If you work under data recovery from RAID 6, you should bear in mind that except XOR blocks the array also has Reed-Solomon error correction, thanks to it array gains higher fault-tolerance. Detailed description of RAID types you can find in separate article.

It is rather easy to define one from another according to their appearance. Screenshots below present the differences in the structure graphically.

Normal MFT Record

Normal MFT Record

XOR Block or Parity Block

Xor block or Parity Block

Reed-Solomon Error Correction Block

Reed-Solomon Error Correction Block

Shown above screenshots open content of RAID 6 array three sectors located on the same shift. We visually determine parity blocks and error correction codes location; and then it is possible to identify location and rotation of data blocks by means of calculation or analysis. It should be taken into account that in the situation which is the basis for this article RAID 6 array has only thee disks of four, one disk is absent physically. Thus, it necessary to extrapolate missed RAID 6 disk blocks when determining the rotation.

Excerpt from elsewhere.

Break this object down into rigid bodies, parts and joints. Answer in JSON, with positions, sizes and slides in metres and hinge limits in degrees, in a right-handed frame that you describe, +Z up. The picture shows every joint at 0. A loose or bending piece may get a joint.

Concerning determination of block dimension it is simple. It is necessary to trace visually the beginning of data array, for example parity blocks for large logs file if we see “garbage” instead of easy-to-read in HEX-editor content; we should move through sectors one by one till “garbage” block will not end and data block will begin. Quantity of sectors from beginning to the end is a dimension of the block. Remember, programs like R-Studio take block dimension in kilobytes while we found out number of sectors. In case RAID array assemblage takes place in similar software, it is necessary to adjust block dimension correspondingly.  

After identification of disks sequence it is possible to start array assemblage. There are quite many of programs for that. This is RAID Reconstructor, above mentioned R-Studio, UFS Explorer and so on.

We should take into account that in case of RAID 6 data recovery, as it was in this very situation, we may face so-called problem of irrelevant disk. What does it mean? My explanation: initially array took X quantity of drives (I had drives No. 0-1-2-3). Then it began working with X – 1, as a result disk No. 0 became not relevant. In case the array was operating for some time in such configuration and then all four drives instead of three ones will be assembled, the data you recover will be partly damaged. Previous data which had been written before one drive in the array failed would open without problems; but new files would contain blocks of foreign data not connected with necessary file.

It can be that RAID 6 will have two irrelevant drives in the array. If RAID has operated in configuration X for a year, half a year in configuration X – 1 and then in configuration X – 2 for a while, you are able to get valid data in case of correct missing storages determination.

After VMFS file system RAID 6 assemblage it is possible to open resulting image in Windows environment using free Java driver fvmfs.jar and connect to tree directory through web browser with help of WebDAV function. We can check virtual machines operability using VMWare Workstation, then load and through local network VMWare – PC we can copy necessary information on authorized storage connected to the system.